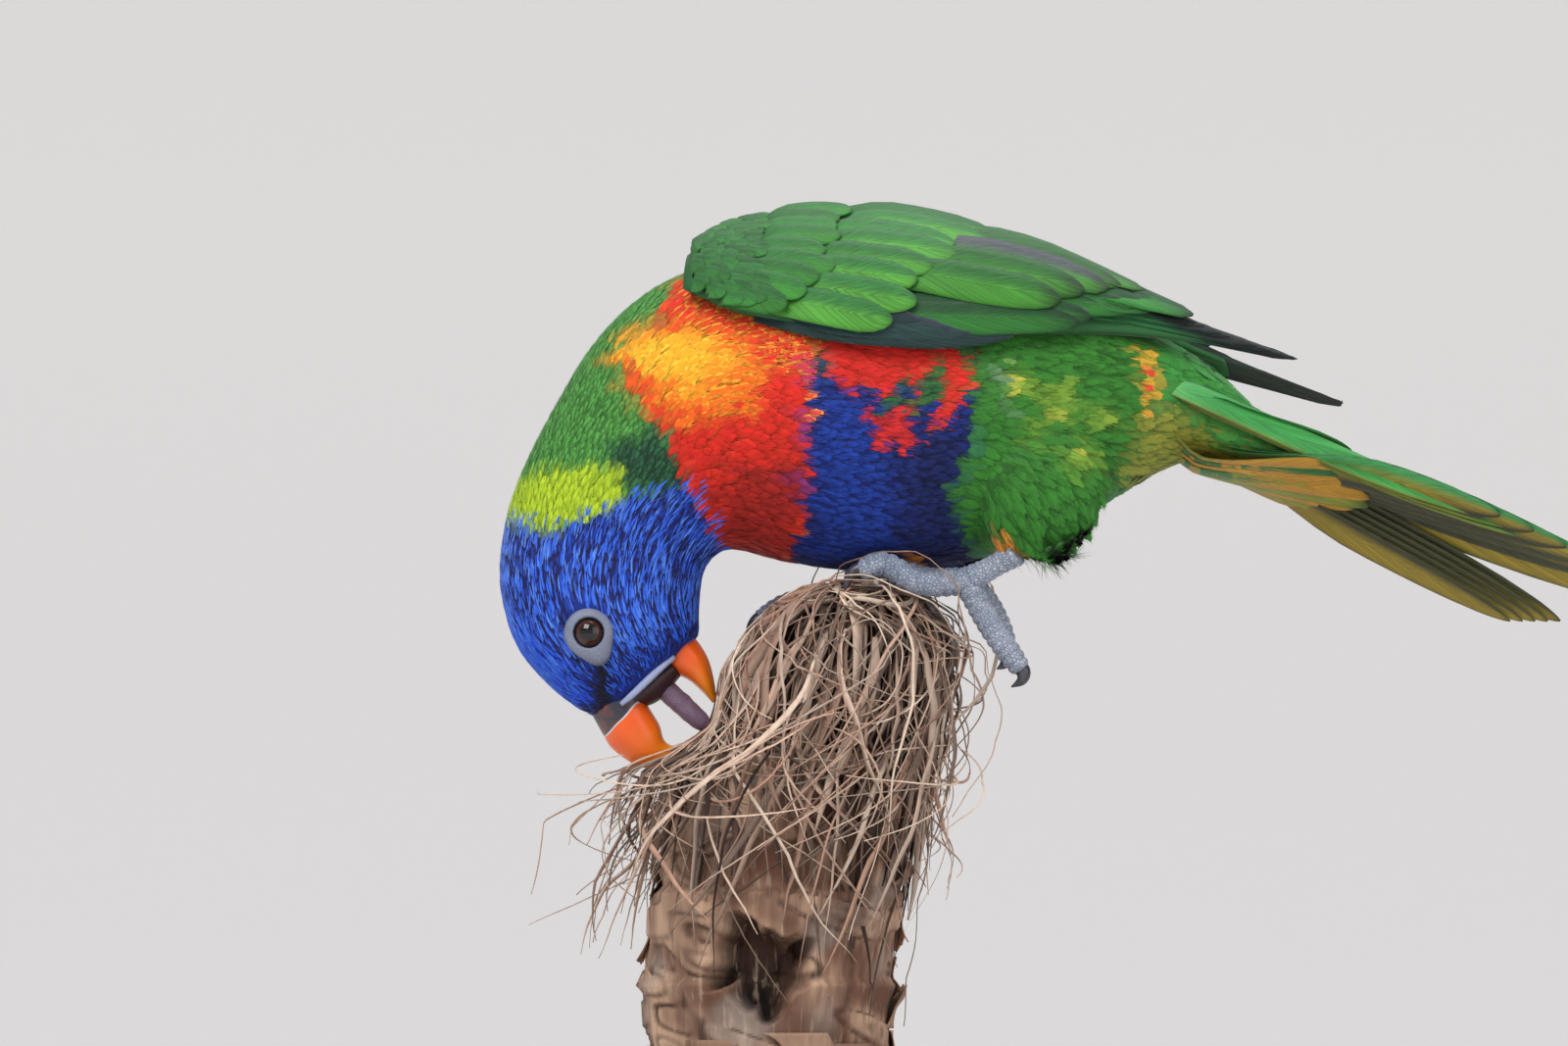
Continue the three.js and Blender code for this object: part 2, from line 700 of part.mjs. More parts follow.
const barkWave = (angle, z) =>
  0.7 * Math.sin(3 * angle + z * 0.05) + 0.45 * Math.sin(7 * angle - z * 0.08) + 0.3 * Math.sin(13 * angle);

function stemSolid(grow = 0) {
  const sides = 22;
  const shape = stemRings.map(({ z, x, r }, i) => {
    const lift = grow * (i === 0 ? -1 : i === stemRings.length - 1 ? 1 : 0);
    return Array.from({ length: sides }, (_, k) => {
      const angle = (k / sides) * 2 * Math.PI;
      const radius = r + barkWave(angle, z) + grow;
      return v3(x + radius * Math.cos(angle), radius * Math.sin(angle), z + lift);
    });
  });
  return loft(shape);
}

const stemHollow = () => ball(v3(3.5, -28.5, 61), 9, [0.85, 0.8, 1.35], 16);

const crownRings = [
  { z: stemTop + gap, x: 6.8, r: 27.2 },
  { z: 107, x: 9, r: 26.8 },
  { z: 114, x: 11.5, r: 26.5 },
  { z: 124, x: 13, r: 26.5 },
  { z: 131, x: 14.5, r: 24 },
  { z: 137, x: 15.5, r: 18.5 },
  { z: 140, x: 17, r: 12 },
  { z: crownTop, x: 18, r: 5 },
];

const crownMiddle = 10.5; // where the strands' ring is centred, and how high they leave it
const strandTop = 123;

// A loose flat strand that leaves the crown's side, swings out and falls
function strand(angle, reach, fall, halfWidth, lean) {
  const out = v3(Math.cos(angle), Math.sin(angle), 0);
  const across = v3(-Math.sin(angle), Math.cos(angle), 0);
  const bend = 0.25; // share of its length where it turns down
  const placeAt = (share) => {
    const onCrown = Math.min(1, share / bend);
    const hanging = Math.max(0, (share - bend) / (1 - bend));
    const point = v3(crownMiddle, 0, mix(strandTop, strandTop - 8, onCrown) - fall * hanging)
      .addScaledVector(out, mix(22, 27.5, onCrown) + reach * hanging ** 1.4)
      .addScaledVector(across, lean * hanging ** 2);
    return { point, normal: out };
  };
  return vane(placeAt, halfWidth, "strand", { thickness: 1 });
}

function crownStrands() {
  const random = randomStream(41);
  const count = 12;
  return Array.from({ length: count }, (_, i) => {
    const angle = (i / count) * 2 * Math.PI + random() * 0.14;
    const towardsHead = Math.max(0, -Math.cos(angle));
    const reach = 2 + random() * 5 + towardsHead * (4 + random() * 12);
    const fall = 30 + random() * 32;
    return strand(angle, reach, fall, 2 + random() * 1.4, (random() - 0.5) * 14);
  });
}

function crownSolid() {
  const sides = 20;
  const core = loft(
    crownRings.map(({ z, x, r }) =>
      Array.from({ length: sides }, (_, k) => {
        const angle = (k / sides) * 2 * Math.PI;
        const radius = r * (1 + 0.03 * Math.sin(5 * angle + z) + 0.03 * Math.sin(11 * angle));
        return v3(x + radius * Math.cos(angle), radius * Math.sin(angle), z);
      }),
    ),
  );
  const bills = Object.values(billForms).map((form) => billSolid(form, gap));
  const clear = [stemSolid(gap), footRoom, bodyLength(headStart, lastStation, { grow: gap }), ...bills];
  return joined([core, ...crownStrands()]).subtract(joined(clear));
}

// The scene graph

const model = new THREE.Group();
const bird = new THREE.Group();
const stand = new THREE.Group();
model.add(bird, stand);

const flesh = bodyLength(0, lastStation, { grow: gap });
const footRoom = joined(Object.values(feet).map((foot) => footAndClaws(foot, gap)));

bird.add(meshOf("head", headSolid(), colours.blue));
bird.add(meshOf("neck", bodyLength(neckStart, headStart, { startShift: gap }), colours.nape));
bird.add(meshOf("torso", bodyLength(0, neckStart).subtract(footRoom), colours.green));

for (const [name, form] of Object.entries(billForms)) {
  bird.add(meshOf(name, billSolid(form), form.colour, 0.4));
}

for (const [name, foot] of Object.entries(feet)) {
  bird.add(meshOf("eye_" + name, ball(eyeCentre(foot.side), eyeRadius, [1, 1, 1], 13), colours.eye, 0.1));
  const thigh = thighSolid(foot).subtract(flesh).subtract(footRoom);
  bird.add(meshOf("thigh_" + name, thigh, colours.green));
  bird.add(meshOf("foot_" + name, footSolid(foot), colours.foot, 0.6));
  foot.toes.forEach((toe, i) => {
    bird.add(meshOf("claw_" + name + "_" + (i + 1), clawSolid(toe), colours.claw, 0.35));
  });
}

for (const [name, tipShift] of Object.entries(wingPoses)) {
  const wing = wingSolid(tipShift).subtract(flesh);
  const placed = name === "left" ? wing.mirror([0, 1, 0]) : wing;
  bird.add(meshOf("wing_" + name, placed, colours.green, 0.55));
}
bird.add(meshOf("tail", tailSolid(), colours.tail, 0.55));

stand.add(meshOf("stand_base", standBase(), colours.board, 0.5));
stand.add(meshOf("stand_rod", standRod(), colours.steel, 0.3, 1));
stand.add(meshOf("perch_stem", stemSolid().subtract(stemHollow()), colours.stem, 0.9));
stand.add(meshOf("perch_crown", crownSolid(), colours.fibre, 0.9));

export default model;
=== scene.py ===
# A rainbow lorikeet bending head down from the frayed top of a cut palm stem, on its display stand.
# Lengths are in millimetres and become metres where a mesh, light or camera is made. s counts the
# body's sections from the rump, 0, to the face, 17, and a goes round a section from the back, 0, by
# the right side. Each piece's settings stand beside its code.
import math

import bpy
import numpy as np
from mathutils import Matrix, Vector
from mathutils.bvhtree import BVHTree
from mathutils.kdtree import KDTree


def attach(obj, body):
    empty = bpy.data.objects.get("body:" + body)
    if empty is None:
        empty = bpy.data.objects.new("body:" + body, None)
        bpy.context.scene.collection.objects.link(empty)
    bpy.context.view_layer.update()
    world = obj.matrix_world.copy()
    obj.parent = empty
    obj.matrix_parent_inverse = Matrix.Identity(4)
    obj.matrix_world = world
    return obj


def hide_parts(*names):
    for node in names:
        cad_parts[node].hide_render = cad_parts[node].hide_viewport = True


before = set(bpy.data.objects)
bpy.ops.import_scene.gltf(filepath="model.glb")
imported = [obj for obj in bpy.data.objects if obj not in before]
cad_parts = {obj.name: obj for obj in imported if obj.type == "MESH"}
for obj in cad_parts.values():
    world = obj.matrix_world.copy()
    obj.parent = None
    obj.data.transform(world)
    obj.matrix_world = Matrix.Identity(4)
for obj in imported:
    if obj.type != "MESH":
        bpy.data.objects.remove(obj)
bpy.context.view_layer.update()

mm = 0.001
scene = bpy.context.scene


# Small helpers for points and colours

def unit(v):
    return v / np.maximum(np.linalg.norm(v, axis=-1, keepdims=True), 1e-9)


def smooth(low, high, x):
    t = np.clip((x - low) / (high - low), 0, 1)
    return t * t * (3 - 2 * t)


def lerp(a, b, t):
    return a + (b - a) * t


def tone(red, green, blue):  # a colour as seen on a screen, 0 to 255, made linear
    c = np.array([red, green, blue]) / 255
    return np.where(c <= 0.04045, c / 12.92, ((c + 0.055) / 1.055) ** 2.4)


def curveAt(points, t):  # a smooth curve through points, at t from 0 to 1
    points = np.asarray(points, float)
    last = len(points) - 1
    padded = np.vstack([2 * points[0] - points[1], points, 2 * points[-1] - points[-2]])
    place = np.clip(t, 0, 1) * last
    i = np.minimum(place.astype(int), last - 1)
    f = (place - i)[..., None]
    p0, p1, p2, p3 = (padded[i + k] for k in range(4))
    out, into = (p2 - p0) * 0.5, (p3 - p1) * 0.5
    return (2 * p1 - 2 * p2 + out + into) * f**3 + (3 * p2 - 3 * p1 - 2 * out - into) * f**2 + out * f + p1


def around(count):  # angles of a full turn
    return np.linspace(0, 2 * math.pi, count, endpoint=False)


def rolled(side, up, angle):  # two directions turned about the third
    return side * np.cos(angle) + up * np.sin(angle), up * np.cos(angle) - side * np.sin(angle)


def wobble(points, size, seed):  # a smooth random value, about -1 to 1, that changes over size
    waves = np.random.default_rng(seed).normal(size=(7, 4))
    return np.sin(points @ waves[:, :3].T * (2.4 / size) + waves[:, 3] * 9).sum(axis=1) / 3.2


# Shader building

class Wire:  # an output socket that takes Python's operators
    def __init__(self, shade, socket):
        self.shade = shade
        self.socket = socket

    def math(self, operation, *values):
        return self.shade.add("Math", {"operation": operation}, dict(enumerate(values)))

    def __add__(self, other):
        return self.math("ADD", self, other)

    def __sub__(self, other):
        return self.math("SUBTRACT", self, other)

    def __mul__(self, other):
        return self.math("MULTIPLY", self, other)

    def __pow__(self, other):
        return self.math("POWER", self, other)


class Shade:  # a material while its nodes are made
    def __init__(self, name):
        self.material = bpy.data.materials.new(name)
        self.material.use_nodes = True
        self.tree = self.material.node_tree
        self.tree.nodes.clear()

    def add(self, kind, settings=None, sockets=None, out=0):
        made = self.tree.nodes.new("ShaderNode" + kind)
        for key, value in (settings or {}).items():
            if key == "stops":
                self.setStops(made.color_ramp, value)
            else:
                setattr(made, key, value)
        for key, value in (sockets or {}).items():
            if isinstance(value, Wire):
                self.tree.links.new(value.socket, made.inputs[key])
            else:
                made.inputs[key].default_value = value
        return Wire(self, made.outputs[out]) if made.outputs else None

    def setStops(self, ramp, stops):
        ramp.elements.remove(ramp.elements[-1])
        for i, (place, colour) in enumerate(stops):
            element = ramp.elements[0] if i == 0 else ramp.elements.new(place)
            element.position = place
            element.color = (*colour, 1) if np.ndim(colour) else (colour, colour, colour, 1)

    def mix(self, share, a, b, blend="MIX"):
        sides = {6: a, 7: b}
        for key, value in sides.items():
            if not isinstance(value, Wire):
                sides[key] = (*value, 1)
        return self.add("Mix", {"data_type": "RGBA", "blend_type": blend}, {0: share, **sides}, 2)

    def ramp(self, value, *stops):
        return self.add("ValToRGB", {"stops": stops}, {0: value})

    def step(self, value, low, high):  # 0 below low and 1 above high, smoothly
        settings = {"interpolation_type": "SMOOTHSTEP"}
        return self.add("MapRange", settings, {0: value, 1: low, 2: high})

    def noise(self, scale, detail=3, stretch=(1, 1, 1), distortion=0, coords=None):
        place = coords or self.add("TexCoord", out="Object")
        place = self.add("Mapping", None, {0: place, 3: stretch})
        sockets = {"Vector": place, "Scale": scale, "Detail": detail, "Distortion": distortion}
        return self.add("TexNoise", None, sockets)

    def layer(self, name, out=0):  # a colour kept at the mesh's points: 0 is the colour, 1 its alpha
        return self.add("VertexColor", {"layer_name": name}, out=out)

    def edges(self, scale):  # the distance to the edge of small cells
        place = self.add("TexCoord", out="Object")
        return self.add("TexVoronoi", {"feature": "DISTANCE_TO_EDGE"}, {"Vector": place, "Scale": scale})

    def xyz(self, *values):
        return self.add("CombineXYZ", None, dict(enumerate(values)))

    def bump(self, height, strength, distance):
        return self.add("Bump", None, {"Height": height, "Strength": strength, "Distance": distance})

    def finish(self, **sockets):
        named = {}
        for key, value in sockets.items():
            name = key.replace("_", " ")
            if name.endswith("Color") and not isinstance(value, Wire):
                value = (*value, 1)
            named[name] = value
        shader = self.add("BsdfPrincipled", None, named)
        self.add("OutputMaterial", None, {0: shader})
        return self.material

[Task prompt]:
Return exactly the leading lines of the listing, stopping after the line in which "0.7 * Math.sin(3" occurs.

[Result for this task]:
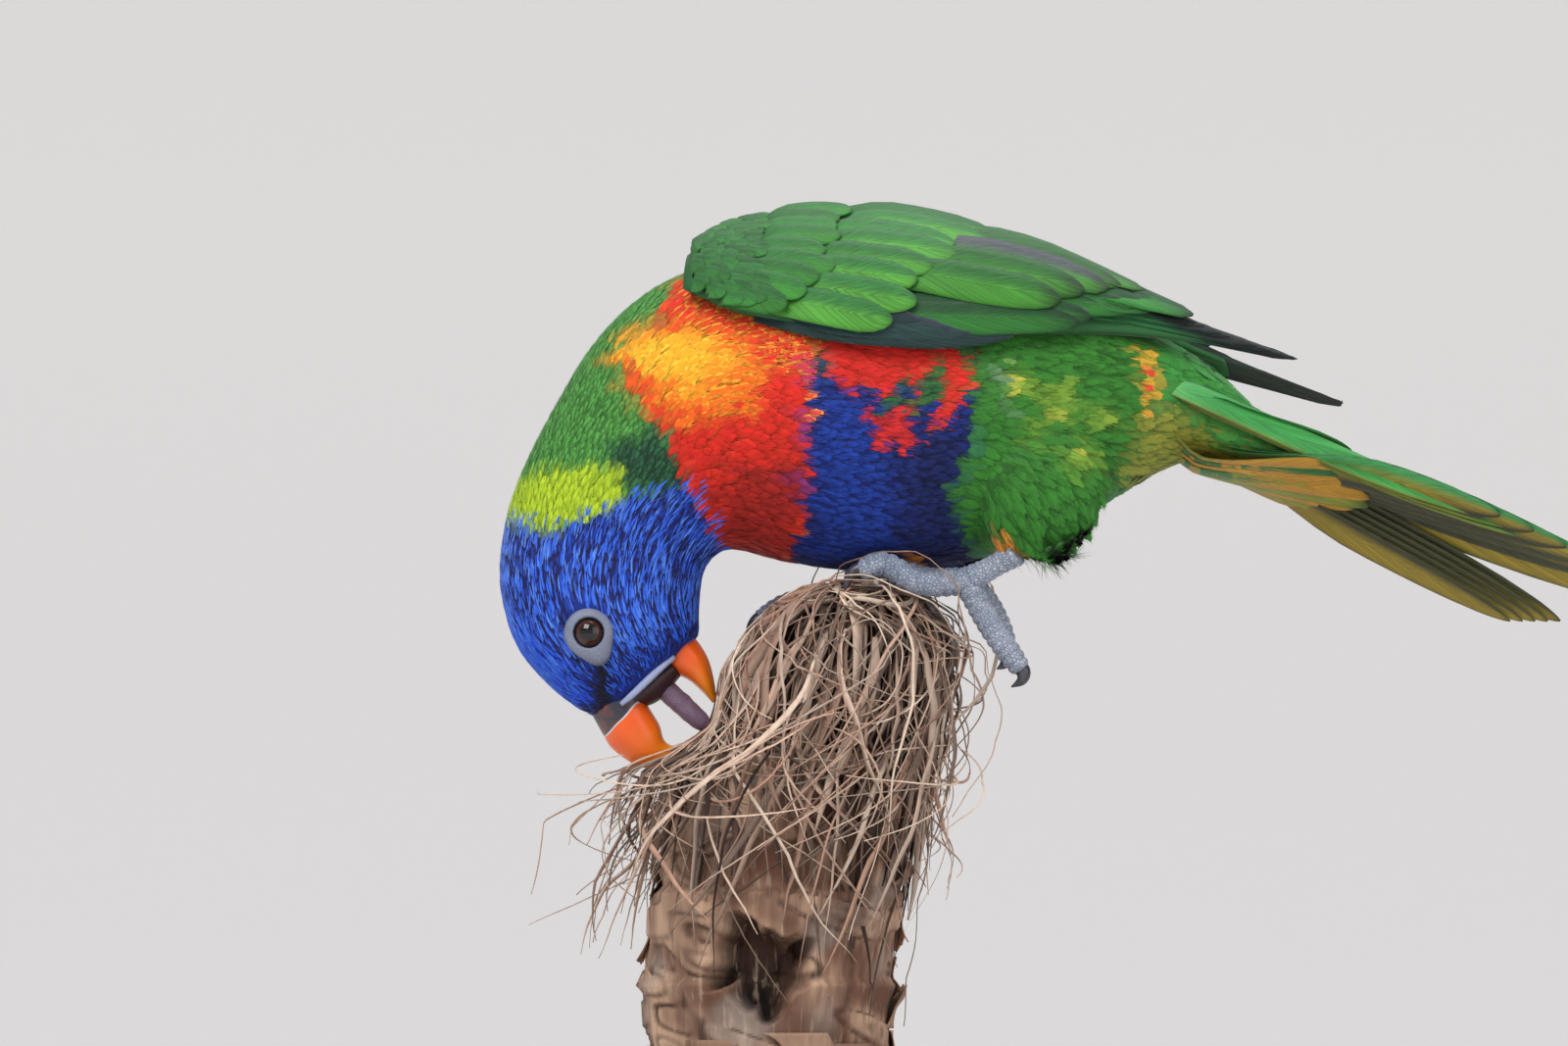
Continue the three.js and Blender code for this object: part 2, from line 700 of part.mjs. More parts follow.
const barkWave = (angle, z) =>
  0.7 * Math.sin(3 * angle + z * 0.05) + 0.45 * Math.sin(7 * angle - z * 0.08) + 0.3 * Math.sin(13 * angle);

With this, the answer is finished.